YOUR TASK: Output only the lines from the start of the entries through the line holding "import numpy as np". Each line must match the original exactly.

(CAD and scene scripts)
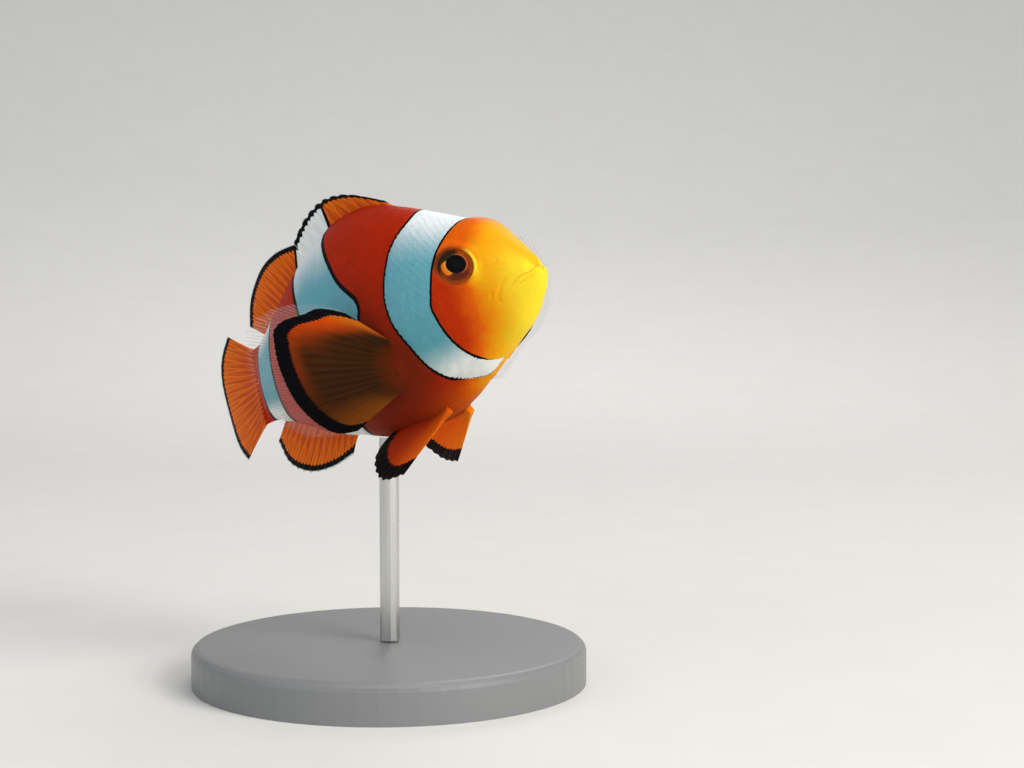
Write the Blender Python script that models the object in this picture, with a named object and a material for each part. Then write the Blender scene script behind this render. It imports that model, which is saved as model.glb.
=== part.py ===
"""A life-size clownfish on a plain display stand, modelled in metres with +Z up.

The fish is laid out in its own straight frame first, in millimetres: the snout is at the origin, X is
negative towards the tail, +Y is the fish's left and +Z is up.  The spine is then bent a little to the
left, the body is pitched nose-up, and it is set on the rod, whose foot is the origin of the model.
"""
import math

import bmesh
import bpy
import numpy as np

MM = 0.001
GAP = 0.3
TOTAL_LENGTH = 90.0
TAIL_ROOT = 75.0

# Pose of the whole fish.
BEND_ANGLE = math.radians(12.0)
BEND_LENGTH = 73.0
BEND_POWER = 1.6
PITCH = math.radians(16.5)
SNOUT_HEIGHT = 63.0

# Stand.
BASE_RADIUS = 30.0
BASE_HEIGHT = 6.0
BASE_BEVEL = 1.2
ROD_RADIUS = 1.5
ROD_STATION = 39.5
BASE_SIDES = 64
ROD_SIDES = 20

# Body sections: station, top, bottom, widest level, half width, upper and lower section exponent.
SECTIONS = np.array((
    (0.15, 0.9, -1.0, 0.0, 0.9, 1.0, 1.0),
    (2.0, 3.3, -3.9, -0.4, 2.4, 0.95, 1.0),
    (5.0, 6.5, -6.7, -0.4, 4.0, 0.9, 1.05),
    (9.0, 10.0, -8.9, 0.2, 5.6, 0.9, 1.15),
    (14.0, 12.0, -11.6, 0.8, 6.9, 0.95, 1.2),
    (20.0, 14.7, -14.3, 1.4, 8.0, 1.05, 1.15),
    (27.0, 17.6, -15.8, 2.0, 8.2, 1.15, 1.0),
    (35.0, 19.6, -15.9, 2.2, 7.7, 1.2, 0.95),
    (45.0, 18.9, -13.6, 2.0, 6.8, 1.2, 1.0),
    (55.0, 15.2, -10.6, 1.6, 5.2, 1.2, 1.05),
    (63.0, 11.0, -7.5, 1.2, 3.5, 1.1, 1.0),
    (70.0, 7.8, -5.8, 1.0, 2.0, 1.0, 1.0),
    (TAIL_ROOT, 7.2, -5.6, 1.0, 1.4, 1.0, 1.0),
))

# Borders of the body's pieces: station at the back, at mid-height and at the belly.
GILL_BORDER = (20.0, 24.2, 11.8)
STALK_BORDER = (60.0, 62.0, 60.0)
COVER_WIDTH = 8.8
COVER_TOP = math.radians(50.0)
COVER_BOTTOM = math.radians(154.0)
COVER_DEPTH = 1.6

MOUTH_CORNER = (3.9, -1.6)
JAW_REACH = 9.0

EYE_CENTRE = (10.7, 3.95)
EYE_RADIUS = 3.2
EYE_SINK = 1.9
EYE_RINGS = 9
EYE_SIDES = 16

FIN_ROOT_THICK = 1.2
FIN_TIP_THICK = 0.6
FIN_SINK = 1.2
MEDIAN_COLUMNS = 6
PAIRED_COLUMNS = 7

# Paired fins: root point of the left one, half root, ray angles, ray lengths from top to bottom, rays.
PECTORAL = ((-25.4, 6.75, -7.4), 2.4, (32.0, -40.0), (12.2, 21.5, 24.8, 24.0, 21.6, 18.0, 10.6), 19)
PELVIC = ((-23.6, 1.9, -14.2), 1.5, (18.0, -16.0), (13.1, 16.2, 16.0, 11.9), 11)

# Median fins: stations of the root, ray heights from the front, lean of the first and last ray.
DORSAL_SPINY = ((28.0, 51.8), (2.6, 5.2, 6.4, 6.0, 4.4), (52.0, 38.0), 21, 0.06)
DORSAL_SOFT = ((52.2, 68.5), (4.4, 7.6, 9.6, 9.2, 6.0), (38.0, 62.0), 15, 0.02)
ANAL = ((47.5, 67.0), (3.4, 6.6, 8.8, 8.8, 5.6), (34.0, 60.0), 17, 0.02)

# Caudal fin: half root, half spread in degrees, ray lengths as shares of its reach, rays, columns.
CAUDAL = (5.9, 26.0, (0.68, 0.93, 1.0, 0.93, 0.68), 17, 6)

ORANGE = (0.80, 0.16, 0.01)
DEEP_ORANGE = (0.62, 0.09, 0.01)
GOLD = (0.90, 0.36, 0.02)
EYE_BROWN = (0.03, 0.012, 0.006)
STAND_GREY = (0.30, 0.31, 0.32)
STEEL = (0.62, 0.62, 0.62)


# Curves and the body's surface.

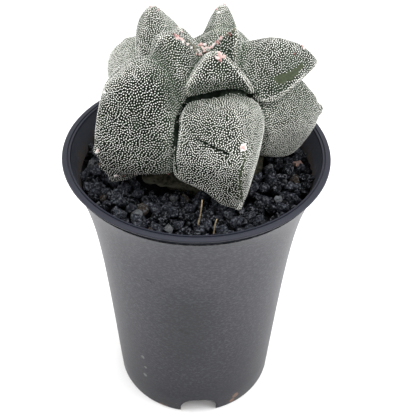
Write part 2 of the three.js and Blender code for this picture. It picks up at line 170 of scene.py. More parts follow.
FLOOR_SIZE = 6
FLOOR_COLOUR = (0.95, 0.95, 0.95)
FLOOR_ROUGHNESS = 0.9
SURROUND_COLOUR = (1, 1, 1, 1)
SURROUND_LIGHT = 1
LAMPS = {
    "overhead lamp": {"place": (0.1, 0.1, 1), "size": 1.1, "power": 6.6},
    "left lamp": {"place": (-0.85, 0.15, 0.5), "size": 0.7, "power": 5.4},
    "right lamp": {"place": (0.8, -0.1, 0.65), "size": 0.7, "power": 6.6},
}

bpy.ops.mesh.primitive_plane_add(size=FLOOR_SIZE)
floor = bpy.context.object
floor.name = "floor"
floor.data.materials.append(Finish("pale floor", FLOOR_ROUGHNESS).finish(Base_Color=FLOOR_COLOUR))

world = bpy.data.worlds.new("white surround")
bpy.context.scene.world = world
world.use_nodes = True
surround = world.node_tree.nodes["Background"]
surround.inputs["Color"].default_value = SURROUND_COLOUR
surround.inputs["Strength"].default_value = SURROUND_LIGHT

for name, settings in LAMPS.items():
    bpy.ops.object.light_add(type="AREA", location=settings["place"])
    lamp = bpy.context.object
    lamp.name = name
    lamp.data.size = settings["size"]
    lamp.data.energy = settings["power"]
    lamp.rotation_euler = (lamp.location - VIEW_AIM).to_track_quat("Z", "Y").to_euler()
bpy.context.scene.view_settings.view_transform = "Standard"


# The pot: a thin shell of dark grey plastic with a flared mouth, blown in a mould. Its rim is a
# thick band with a groove in its top and an undercut below it, and four arched drain notches go
# through the foot. The wall is scuffed and speckled, and dried soil clings to the rim and foot.
POT_HEIGHT = 124
FOOT_RADIUS = 34.7
NECK_RADIUS = 41.9
FLARE = 9.4
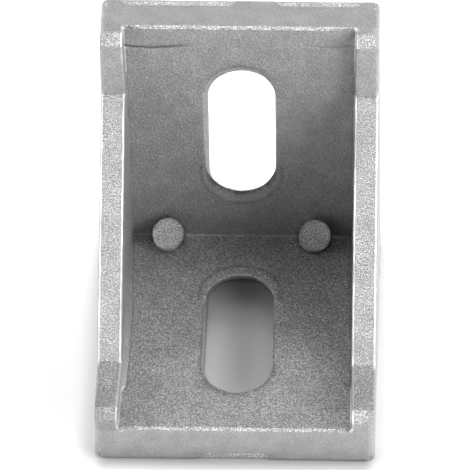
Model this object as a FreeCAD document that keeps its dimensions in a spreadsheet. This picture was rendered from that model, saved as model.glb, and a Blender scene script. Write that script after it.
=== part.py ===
import FreeCAD, Part

import math
import os
import re

import Sketcher

# Die-cast corner bracket for square framing, in millimetres.
# The base leg lies on Z = 0 and points towards -Y, the upright leg rises along Z at the back,
# and two side webs close the inside corner. X runs across the width.
# The body is drawn with its outer corner edge on the X axis and then moved back by half a leg,
# so that the origin is in the middle of the footprint.
# The casting leaves its mould along the bisector of the two legs. Every draft, slot wall and
# ejector pad follows that direction.

V = FreeCAD.Vector
draw_tilt = 45
draw_way = V(0, -1, 1).normalize()
touch = 0.03
slack_angle = 25
mostly_along = math.cos(math.radians(slack_angle))

doc = FreeCAD.newDocument("corner_bracket")
sizes = doc.addObject("Spreadsheet::Sheet", "Sizes")

driving_dimensions = [
    ("leg_length", 40, "outer length of each leg"),
    ("bracket_width", 35, "width across the outer corner edge"),
    ("leg_plate", 5.4, "thickness of each leg"),
    ("side_wall", 2.9, "thickness of a side web at its long rim"),
    ("outer_draft", 0.8, "lean of the outer sides, in degrees"),
    ("inner_draft", 1.2, "lean of the inner sides, in degrees"),
    ("tip_lip", 1.1, "height of a web above the leg at the very tip"),
    ("rim_height", 2.35, "height of a web above the leg behind its tip chamfer"),
    ("rim_run", 9, "distance from a leg's tip to the start of the diagonal rim"),
    ("slot_width", 8.4, "width of a bolt slot"),
    ("slot_length", 20.4, "length of a bolt slot on the outer face"),
    ("slot_start", 7.9, "outer corner to the near end of a slot on the outer face"),
    ("slot_flare", 0.35, "extra half width of a slot at the inner face"),
    ("slot_edge", 0.2, "width of the broken edge at both ends of a slot"),
    ("mouth_diameter", 10.2, "diameter of the dished mouth at a slot's corner end"),
    ("mouth_reach", 2, "how far the mouth reaches past the slot's corner end"),
    ("mouth_depth", 0.6, "depth of the mouth where it meets the slot's wall"),
    ("pad_diameter", 4, "diameter of an ejector pad"),
    ("pad_height", 3.6, "height of an ejector pad above the inner corner line"),
    ("pad_spacing", 18.6, "distance between the middles of the two ejector pads"),
    ("scar_width", 1.15, "width of a trimmed gate scar on a leg's tip"),
    ("scar_depth", 0.25, "depth of a trimmed gate scar"),
    ("long_scar", 14.9, "length of the longer scar on the upright leg"),
    ("long_scar_place", -7.75, "middle of the longer scar, across the width"),
    ("short_scar", 11.6, "length of the shorter scar on the upright leg"),
    ("short_scar_place", 9.7, "middle of the shorter scar, across the width"),
    ("base_scar", 9.3, "length of the scar on the base leg"),
    ("tip_corner", 0.8, "radius of the outer corners of the leg tips"),
    ("heel_edge", 0.6, "radius of the outer corner edge"),
    ("soft_edge", 0.35, "radius of the other outside edges"),
    ("root_radius", 0.2, "radius in the inside corners"),
    ("pad_edge", 0.12, "width of the broken edge round the face of an ejector pad"),
]
for row, (alias, value, meaning) in enumerate(driving_dimensions, start=1):
    sizes.set(f"A{row}", meaning)
    sizes.set(f"B{row}", str(value))
    sizes.setAlias(f"B{row}", alias)
doc.recompute()

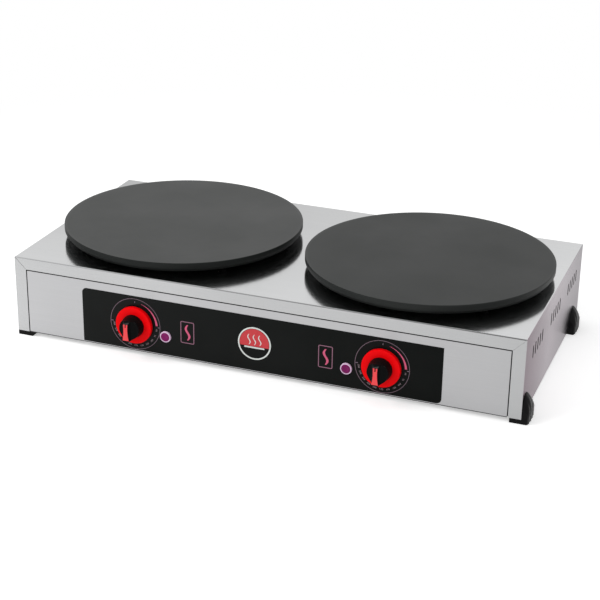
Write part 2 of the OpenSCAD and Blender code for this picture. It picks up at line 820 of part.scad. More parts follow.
module terminal_block() {
    color(white_ceramic) place() translate([block_x, block_y, block_base_z]) difference() {
        translate([-block_size[0] / 2, -block_size[1] / 2, 0]) cube(block_size);
        for (i = [-1.5:1.5])
            translate([i * pole_pitch - 0.6, -block_size[1] / 2 - 1, 8])
                cube([1.2, block_size[1] + 2, block_size[2]]);
        for (i = [-1:1], y = [-1, 1])
            translate([i * pole_pitch, y * pole_screw_y, pole_screw_z])
                cylinder(r = m3[2] + 0.2, h = block_size[2]);
    }
}

module terminal_screws() {
    color(brass) place() for (i = [-1:1], y = [-1, 1])
        translate([block_x + i * pole_pitch, block_y + y * pole_screw_y, block_base_z + pole_screw_z]) {
            cylinder(r = m3[2], h = 3);
            cylinder(r = m3[0], h = 6);
        }
}

module cable_gland() {
    color(black) at_rear(gland_x, gland_z) difference() {
        union() {
            cylinder(r = gland_flange_r, h = gland_flange_h, $fn = 6);
            translate([0, 0, -sheet_t - gland_inside]) cylinder(r = gland_r, h = gland_inside + sheet_t + 1);
            cylinder(r = gland_r - 0.4, h = gland_flange_h + 8);
        }
        translate([0, 0, -30]) cylinder(r = cable_r, h = 60);
    }
}

module gland_cap() {
    cap_z = gland_flange_h + 0.6;
    color(black) at_rear(gland_x, gland_z) difference() {
        union() {
            translate([0, 0, cap_z]) cylinder(r = 11, h = 8, $fn = 12);
            translate([0, 0, cap_z + 8]) cylinder(r1 = 10.2, r2 = 6.8, h = gland_reach + sheet_t - cap_z - 8);
        }
        translate([0, 0, -30]) cylinder(r = cable_r, h = 80);
        translate([0, 0, cap_z - 1]) cylinder(r = gland_r - 0.3, h = 9);
    }
}

module gland_locknut() {
    nut_h = 5;
    color(black) at_rear(gland_x, gland_z) translate([0, 0, -sheet_t - nut_h])
        hex_nut(gland_r + thread_slack, 13, nut_h);
}

// Stud with a thinner shank below its two nuts and a free end of full width for a cable lug
module earth_stud() {
    inside_l = 10;
    shank_l = sheet_t + inside_l + earth_nut_h + 1;
    color(brass) at_rear(earth_x, gland_z) translate([0, 0, -sheet_t - inside_l]) {
        cylinder(r = earth_shank_r, h = shank_l + 1);
        translate([0, 0, shank_l]) cylinder(r = m6[0], h = earth_reach + inside_l - shank_l);
    }
}

module earth_nuts() {
    color(brass) at_rear(earth_x, gland_z) {
        hex_nut(earth_shank_r + thread_slack, 5.8, earth_nut_h);
        translate([0, 0, -sheet_t - earth_nut_h]) hex_nut(earth_shank_r + thread_slack, 5.8, earth_nut_h);
    }
}

// ---- Wiring: from the terminal block below the pans to the element and the thermostat ----

function pin_at(side, r) = [side * plate_pitch / 2 + r * sin(end_angle), r * cos(end_angle)];

module run_to_pin(side, r, lane_y) {
    pin = pin_at(side, r);
    start = [block_x - pole_pitch, block_y - block_size[1] / 2 - 0.2, block_base_z + 10];
    wire([start, start + [0, -12, 0], start + [0, -20, 8], start + [0, -22, 20],
        [start[0], start[1] - 22, wire_z - 12], [start[0], start[1] - 26, wire_z - 3],
        [start[0] - 8, lane_y, wire_z], [pin[0] + 14, lane_y, wire_z],
        [pin[0] + 6, (lane_y + pin[1]) / 2, wire_z], [pin[0] + pin_r + wire_r + 0.2, pin[1], wire_z],
        [pin[0] + pin_r + wire_r + 0.2, pin[1] + 4, wire_z]], wire_r);
}

module run_to_thermostat(side) {
    pin = pin_at(side, ring_r[1]);
    tab_y = panel_back_y + stat_plate[2] + stat_d + stat_tab[1] + 0.2;
    tab = [dial_x(side) + stat_tab_x + stat_tab[0] / 2, tab_y, body_z + dial_z - stat_tab[2] / 2];
    beside_x = pin[0] - pin_r - wire_r - 0.2;
    wire([[beside_x, pin[1] + 4, wire_z], [beside_x, pin[1] - 4, wire_z],
        [pin[0] - 14, pin[1] - 30, wire_z], [tab[0], -100, wire_z], [tab[0], tab[1] + 26, wire_z],
        [tab[0], tab[1] + 16, wire_z - 4], [tab[0], tab[1] + 12, wire_z - 16],
        [tab[0], tab[1] + 10, tab[2] + 14], [tab[0], tab[1] + 6, tab[2] + 4], tab], wire_r);
}

module wiring_left() {
    color("#8C2F2A") place() {
        run_to_pin(-1, ring_r[0], 168);
        run_to_thermostat(-1);
    }
}

module wiring_right() {
    color("#2F4E8C") place() {
        run_to_pin(1, ring_r[0], 160);
        run_to_thermostat(1);
    }
}

casing();
front_panel();
control_label();
rear_panel();
base_plate();
centre_rib();
foot_front_left();
foot_rear_left();
foot_front_right();
foot_rear_right();
foot_screws();
base_screws();
rear_panel_screws();
griddle_plate(-1);  // griddle_plate_left
griddle_plate(1);  // griddle_plate_right
plate_standoffs();
plate_bolts();
heating_element(-1);  // heating_element_left
heating_element(1);  // heating_element_right
element_clamp(-1);  // element_clamp_left
element_clamp(1);  // element_clamp_right
clamp_studs();
clamp_nuts();
insulation(-1);  // insulation_left
insulation(1);  // insulation_right
heat_shield(-1);  // heat_shield_left
heat_shield(1);  // heat_shield_right
shield_screws();
sensor(-1);  // sensor_left
sensor(1);  // sensor_right
thermostat(-1);  // thermostat_left
thermostat(1);  // thermostat_right
thermostat_screws();
thermostat_shaft(-1);  // thermostat_shaft_left
thermostat_shaft(1);  // thermostat_shaft_right
knob(-1);  // knob_left
knob(1);  // knob_right
knob_skirt(-1);  // knob_skirt_left
knob_skirt(1);  // knob_skirt_right
knob_pointer(-1);  // knob_pointer_left
knob_pointer(1);  // knob_pointer_right
lamp_bezel(-1);  // lamp_bezel_left
lamp_bezel(1);  // lamp_bezel_right
lamp_lens(-1);  // lamp_lens_left
lamp_lens(1);  // lamp_lens_right
lamp_holder(-1);  // lamp_holder_left
lamp_holder(1);  // lamp_holder_right
lamp_nuts();
terminal_block();
terminal_screws();
cable_gland();
gland_cap();
gland_locknut();
earth_stud();
earth_nuts();
wiring_left();
wiring_right();
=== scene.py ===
"""Looks of the double electric crepe maker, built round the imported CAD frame. Metres."""

import math

import bmesh
import bpy
from mathutils import Matrix, Vector


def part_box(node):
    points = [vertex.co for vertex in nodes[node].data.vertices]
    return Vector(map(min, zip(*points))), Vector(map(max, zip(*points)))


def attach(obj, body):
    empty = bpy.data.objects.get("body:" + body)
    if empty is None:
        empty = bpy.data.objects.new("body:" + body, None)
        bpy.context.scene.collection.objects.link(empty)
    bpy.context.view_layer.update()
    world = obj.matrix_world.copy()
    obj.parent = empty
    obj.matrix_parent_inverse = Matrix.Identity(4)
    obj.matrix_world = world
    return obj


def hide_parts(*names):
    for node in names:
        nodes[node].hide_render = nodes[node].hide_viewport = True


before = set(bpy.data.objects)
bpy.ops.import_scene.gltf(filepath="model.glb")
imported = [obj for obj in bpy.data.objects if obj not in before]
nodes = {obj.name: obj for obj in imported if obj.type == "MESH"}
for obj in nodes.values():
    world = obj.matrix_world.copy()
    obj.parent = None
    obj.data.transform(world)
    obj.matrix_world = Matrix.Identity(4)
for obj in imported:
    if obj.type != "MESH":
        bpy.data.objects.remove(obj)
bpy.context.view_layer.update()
MM = 0.001
SIDES = ("left", "right")


# ---- Camera, light and floor ----

# The camera was fitted to the cabinet's corners and to both plate rims in the photograph
AZIMUTH = math.radians(20.18)
ELEVATION = math.radians(23.39)
ROLL = math.radians(0.95)
DISTANCE = 2.5907
LOOK_AT = Vector((-0.0111, 0.0062, 0.0468))
FOCAL_PX = 1550.0
IMAGE_PX = 600.0
SENSOR_MM = 36.0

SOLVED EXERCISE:
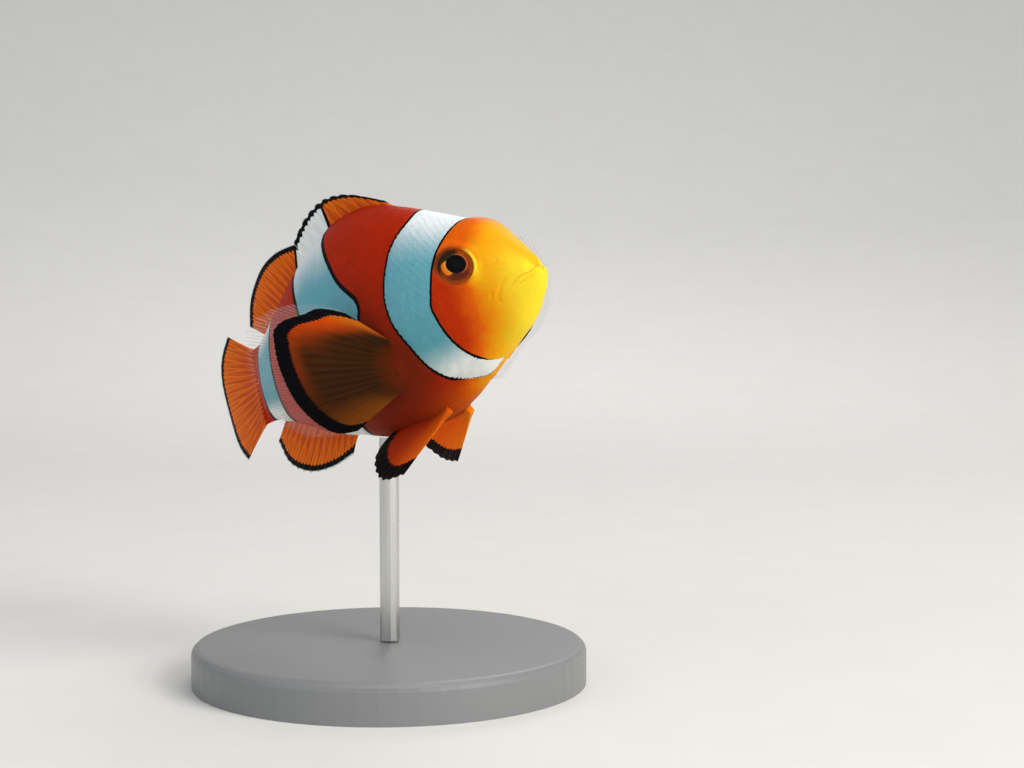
Write the Blender Python script that models the object in this picture, with a named object and a material for each part. Then write the Blender scene script behind this render. It imports that model, which is saved as model.glb.
=== part.py ===
"""A life-size clownfish on a plain display stand, modelled in metres with +Z up.

The fish is laid out in its own straight frame first, in millimetres: the snout is at the origin, X is
negative towards the tail, +Y is the fish's left and +Z is up.  The spine is then bent a little to the
left, the body is pitched nose-up, and it is set on the rod, whose foot is the origin of the model.
"""
import math

import bmesh
import bpy
import numpy as np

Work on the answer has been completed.